According to ICCR, the majority of the industry — more than 60 percent of companies — have no measurable targets to cut emissions of methane.

Isdal said the EPA will hold a public hearing in Texas on the proposal, which she said would save the industry between $17 million and $19 million annually.

Asked why the agency was working to limit methane rules, Isdal said EPA was confident methane emission levels would drop in the U.S. “We firmly anticipate that those downward trends will continue,” she said.

Companies that wish to capture methane on their own are free to do so, she said. “We don’t preclude anybody from going above and beyond.”

Don Santa, president and CEO of the Interstate Natural Gas Association of America, did not directly address the proposal in a statement Thursday, instead focusing on voluntary steps to limit methane leakage.

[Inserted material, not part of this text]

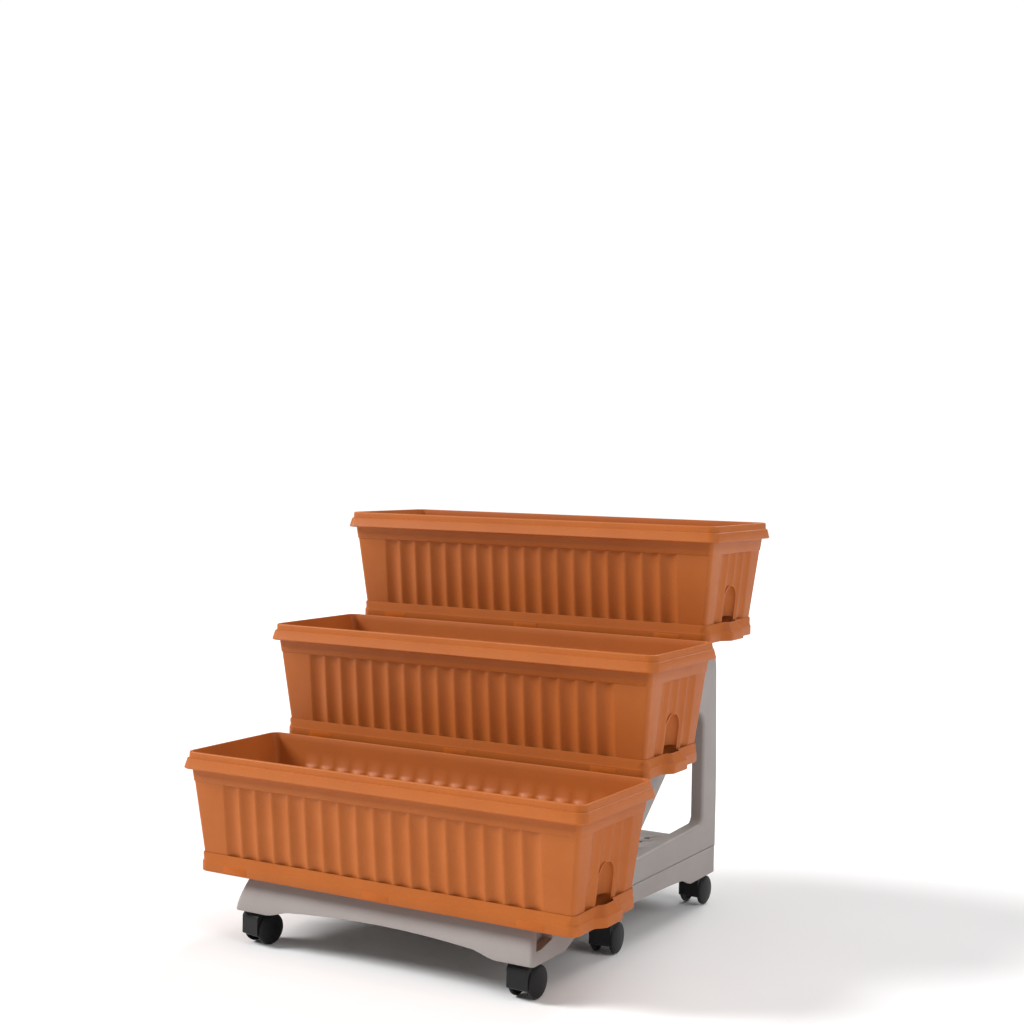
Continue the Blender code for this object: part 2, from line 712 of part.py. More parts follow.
def shelf_mesh(tier):
    """Flat shelf that lies on both treads, with a downturned rim between the panels."""
    front, rear = shelf_span(tier)
    under = tread_z(tier) + GAP
    top = under + SHELF_THICKNESS
    inner_x = PANEL_INNER_X - SHELF_SIDE_GAP
    slab = box((-BASE_HALF_WIDTH, front, under), (BASE_HALF_WIDTH, rear, top))
    rim_front, rim_rear = front + SHELF_RIM_SETBACK, rear - SHELF_RIM_SETBACK
    rim = box((-inner_x, rim_front, under - SHELF_RIM), (inner_x, rim_rear, under + 0.001))
    hollow = box((-inner_x + SHELF_WALL, rim_front + SHELF_WALL, under - SHELF_RIM - 0.01),
                 (inner_x - SHELF_WALL, rim_rear - SHELF_WALL, under))
    holes = []
    for sign in (-1, 1):
        for y in shelf_screw_ys(tier):
            holes.append(screw_body(sign * SCREW_X, y, top, 1, GAP))
    steps = [("UNION", rim), ("DIFFERENCE", hollow), ("DIFFERENCE", gather(holes))]
    return carve(f"shelf_{tier}", slab, steps)


def screw_body(x, y, z, direction, grow=0.0):
    """A countersunk screw whose head is at z; direction 1 points it down, -1 up."""
    head = SCREW_HEAD_RADIUS + grow
    shank = SCREW_RADIUS + grow
    lift = COUNTERSINK if grow else -SCREW_SINK
    profile = [(0, -SCREW_LENGTH - grow), (shank, -SCREW_LENGTH - grow), (shank, -SCREW_HEAD - grow)]
    profile += [(head, -SCREW_SINK)]
    profile += [(head, lift), (0, lift)] if grow else [(0, lift)]
    mesh = turned(profile, SCREW_SEGMENTS)
    if direction < 0:
        bmesh.ops.scale(mesh, vec=(1, 1, -1), verts=mesh.verts)
        bmesh.ops.reverse_faces(mesh, faces=mesh.faces)
    bmesh.ops.translate(mesh, vec=(x, y, z), verts=mesh.verts)
    return mesh


# --- casters -------------------------------------------------------------------
def hood_profile():
    """Side view of the hood about the axle as (y, z): round over the wheels, square in front."""
    points = []
    for i in range(6):
        angle = math.radians(HOOD_REAR_END * i / 5)
        points.append((HOOD_REAR_RADIUS * math.cos(angle), HOOD_REAR_RADIUS * math.sin(angle)))
    for i in range(3):
        angle = math.radians(HOOD_REAR_END + (90 - HOOD_REAR_END) * i / 2)
        points.append((HOOD_RADIUS * math.cos(angle), HOOD_RADIUS * math.sin(angle)))
    corner_y = -HOOD_FRONT + HOOD_CORNER
    for i in range(5):
        angle = math.radians(90 + 90 * i / 4)
        points.append((corner_y + HOOD_CORNER * math.cos(angle),
                       HOOD_RADIUS - HOOD_CORNER + HOOD_CORNER * math.sin(angle)))
    points.append((-HOOD_FRONT, HOOD_CUT))
    points.append((0.006, HOOD_CUT))
    return points


def hood_mesh():
    """Hood about its stem axis, with a pocket for each wheel."""
    def shifted(mesh):
        bmesh.ops.translate(mesh, vec=(0, TRAIL, WHEEL_RADIUS), verts=mesh.verts)
        return mesh

    body = shifted(prism_x(hood_profile(), -HOOD_HALF_WIDTH, HOOD_HALF_WIDTH))
    pockets = []
    for sign in (-1, 1):
        near, far = sign * HOOD_WEB, sign * (HOOD_HALF_WIDTH + 0.01)
        profile = [(0, min(near, far)), (HOOD_POCKET_RADIUS, min(near, far)),
                   (HOOD_POCKET_RADIUS, max(near, far)), (0, max(near, far))]
        pockets.append(shifted(turned(profile, 20, "X")))
    reach = HOOD_HALF_WIDTH + 0.01
    axle_bore = shifted(turned([(0, -reach), (AXLE_RADIUS + GAP, -reach), (AXLE_RADIUS + GAP, reach),
                                (0, reach)], 12, "X"))
    stem_bore = cylinder(STEM_RADIUS + GAP, STEM_LOW - GAP, 0.08, 12, (0, 0, 0))
    steps = [("DIFFERENCE", gather(pockets)), ("DIFFERENCE", axle_bore), ("DIFFERENCE", stem_bore)]
    return carve("hood", body, steps)


def wheel_mesh():
    """A wheel with a blind bore, domed on its outer side, along +X from the middle."""
    bore = AXLE_RADIUS + GAP
    profile = [
        (0, AXLE_HALF + GAP),
        (bore, AXLE_HALF + GAP),
        (bore, WHEEL_INNER),
        (WHEEL_HUB_RADIUS, WHEEL_INNER),
        (WHEEL_HUB_RADIUS, WHEEL_RIM_INNER),
        (WHEEL_RADIUS - 0.0008, WHEEL_RIM_INNER),
        (WHEEL_RADIUS, WHEEL_RIM_INNER + 0.0008),
        (WHEEL_RADIUS, WHEEL_RIM_OUTER),
        (WHEEL_RADIUS - 0.0030, WHEEL_OUTER - 0.0012),
        (0, WHEEL_OUTER),
    ]
    return to_mesh("wheel_mesh", turned(profile, WHEEL_SEGMENTS, "X"))


def stem_mesh():
    """Steel stem with a flange between the hood and the socket."""
    hood_top = WHEEL_RADIUS + HOOD_RADIUS
    profile = [
        (0, STEM_LOW),
        (STEM_RADIUS, STEM_LOW),
        (STEM_RADIUS, hood_top + GAP),
        (STEM_FLANGE_RADIUS, hood_top + GAP),
        (STEM_FLANGE_RADIUS, BOSS_LOW - GAP),
        (STEM_RADIUS, BOSS_LOW - GAP),
        (STEM_RADIUS, STEM_TOP - 0.002),
        (STEM_RADIUS - 0.0015, STEM_TOP),
        (0, STEM_TOP),
    ]
    return to_mesh("stem_mesh", turned(profile, 12))


def axle_mesh():
    """Steel axle through the hood into both wheels."""
    profile = [(0, -AXLE_HALF), (AXLE_RADIUS, -AXLE_HALF), (AXLE_RADIUS, AXLE_HALF), (0, AXLE_HALF)]
    return to_mesh("axle_mesh", turned(profile, 12, "X"))


# --- assembly ------------------------------------------------------------------
def build_stand(grey, steel):
    """Base, panels, shelves and their screws."""
    place("base_tray", base_mesh(), grey)
    panel = panel_mesh()
    place("side_panel_left", mirrored(panel), grey)
    place("side_panel_right", panel, grey)
    for tier, name in ((1, "middle_shelf"), (2, "top_shelf")):
        place(name, shelf_mesh(tier), grey)
    screw = to_mesh("screw_mesh", screw_body(0, 0, 0, 1))
    upward = to_mesh("screw_up_mesh", screw_body(0, 0, 0, -1))
    for sign, side in ((-1, "left"), (1, "right")):
        for y, where in zip(BASE_SCREW_YS, ("front", "rear")):
            place(f"base_screw_{side}_{where}", upward, steel,
                  (sign * SCREW_X, y, SEAM_Z - DECK_THICKNESS - SCREW_HEAD - 2 * GAP))
        for tier, shelf in ((1, "middle"), (2, "top")):
            top = tread_z(tier) + GAP + SHELF_THICKNESS
            for y, where in zip(shelf_screw_ys(tier), ("front", "rear")):
                place(f"{shelf}_shelf_screw_{side}_{where}", screw, steel, (sign * SCREW_X, y, top))


def build_casters(black, steel):
    """Six swivel casters, each with a stem, hood, axle and two wheels."""
    hood, wheel, stem, axle = hood_mesh(), wheel_mesh(), stem_mesh(), axle_mesh()
    for name, (sign, y, heading) in CASTERS.items():
        x = sign * CASTER_X
        place(f"caster_{name}_stem", stem, steel, (x, y, 0))
        place(f"caster_{name}_hood", hood, black, (x, y, 0), heading)
        turn = math.radians(heading)
        centre = (x - TRAIL * math.sin(turn), y + TRAIL * math.cos(turn), WHEEL_RADIUS)
        place(f"caster_{name}_axle", axle, steel, centre, heading)
        place(f"caster_{name}_wheel_a", wheel, black, centre, heading)
        place(f"caster_{name}_wheel_b", wheel, black, centre, heading + 180)


def build_troughs(terracotta):
    """Three troughs, each in its saucer."""
    trough, saucer = trough_mesh(), saucer_mesh()
    for tier, name in enumerate(TIER_NAMES):
        location = (0, (tier - 1) * TIER_STEP_DEPTH, LOWEST_SAUCER_Z + tier * TIER_STEP_HEIGHT)
        place(f"saucer_{name}", saucer, terracotta, location)
        place(f"trough_{name}", trough, terracotta, location)


def main():
    """Clear the scene and build every piece."""
    for item in list(bpy.data.objects):
        bpy.data.objects.remove(item)
    terracotta = plastic("terracotta plastic", (196, 115, 66), 0.48)
    grey = plastic("warm grey plastic", (160, 150, 145), 0.5)
    black = plastic("black nylon", (35, 33, 34), 0.45)
    steel = plastic("zinc plated steel", (170, 170, 168), 0.35, 1.0)
    build_stand(grey, steel)
    build_casters(black, steel)
    build_troughs(terracotta)


main()
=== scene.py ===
"""Looks of a three tier planter: fluted troughs in clip-on saucers, on a moulded stand with casters.

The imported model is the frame. Each operator makes one piece, or a group of like pieces,
in metres in the frame's own coordinates, and hands it to the body that it rides on.
"""

import json
import math

import bmesh
import bpy
import numpy as np
from bpy.props import FloatProperty, FloatVectorProperty, IntProperty, PointerProperty
from mathutils import Matrix, Vector

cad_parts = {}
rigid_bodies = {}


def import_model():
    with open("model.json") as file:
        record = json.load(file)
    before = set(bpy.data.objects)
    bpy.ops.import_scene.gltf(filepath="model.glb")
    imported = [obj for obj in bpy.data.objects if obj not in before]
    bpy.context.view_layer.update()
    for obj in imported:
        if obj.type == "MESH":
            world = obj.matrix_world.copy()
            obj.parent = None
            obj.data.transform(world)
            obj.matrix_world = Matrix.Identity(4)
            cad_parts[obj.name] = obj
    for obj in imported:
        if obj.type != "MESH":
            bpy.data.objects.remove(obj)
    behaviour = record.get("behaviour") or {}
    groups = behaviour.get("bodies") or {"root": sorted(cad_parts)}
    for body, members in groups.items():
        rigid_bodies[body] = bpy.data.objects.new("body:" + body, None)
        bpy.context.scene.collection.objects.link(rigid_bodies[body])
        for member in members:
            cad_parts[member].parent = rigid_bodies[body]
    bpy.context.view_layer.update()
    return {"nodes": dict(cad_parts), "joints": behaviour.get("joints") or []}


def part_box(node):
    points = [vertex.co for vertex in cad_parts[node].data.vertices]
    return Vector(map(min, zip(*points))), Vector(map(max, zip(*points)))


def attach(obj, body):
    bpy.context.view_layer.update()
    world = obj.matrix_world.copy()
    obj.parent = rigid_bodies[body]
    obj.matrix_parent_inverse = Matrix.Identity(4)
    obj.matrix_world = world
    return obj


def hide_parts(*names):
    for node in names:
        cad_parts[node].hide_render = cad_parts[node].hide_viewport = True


bl_info = {
    "name": "Three Tier Planter",
    "version": (1, 0, 0),
    "blender": (4, 5, 0),
    "location": "View3D > Sidebar > Planter",
    "description": "Builds the detailed pieces of a three tier planter on its packed frame",
    "category": "Object",
}

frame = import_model()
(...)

“Members of INGAA will stand by these commitments, maintain pipeline integrity and safe operations, and minimize impacts to customers and communities, irrespective of any regulatory changes,” Santa said.

Environmental groups criticized the decision.

“The Obama-era safeguards were a critical first step in averting climate catastrophe,” Lauren Pagel, policy director at Earthworks, said. “We can not allow the current administration to discount future generations out of existence. ”

Darin Schroeder, an attorney with the Clean Air Task Force, an environmental group, hinted at a lawsuit. “If EPA manages to finalize and implement this illegal proposal, it will have devastating impacts on our climate for years to come,” Schroeder said.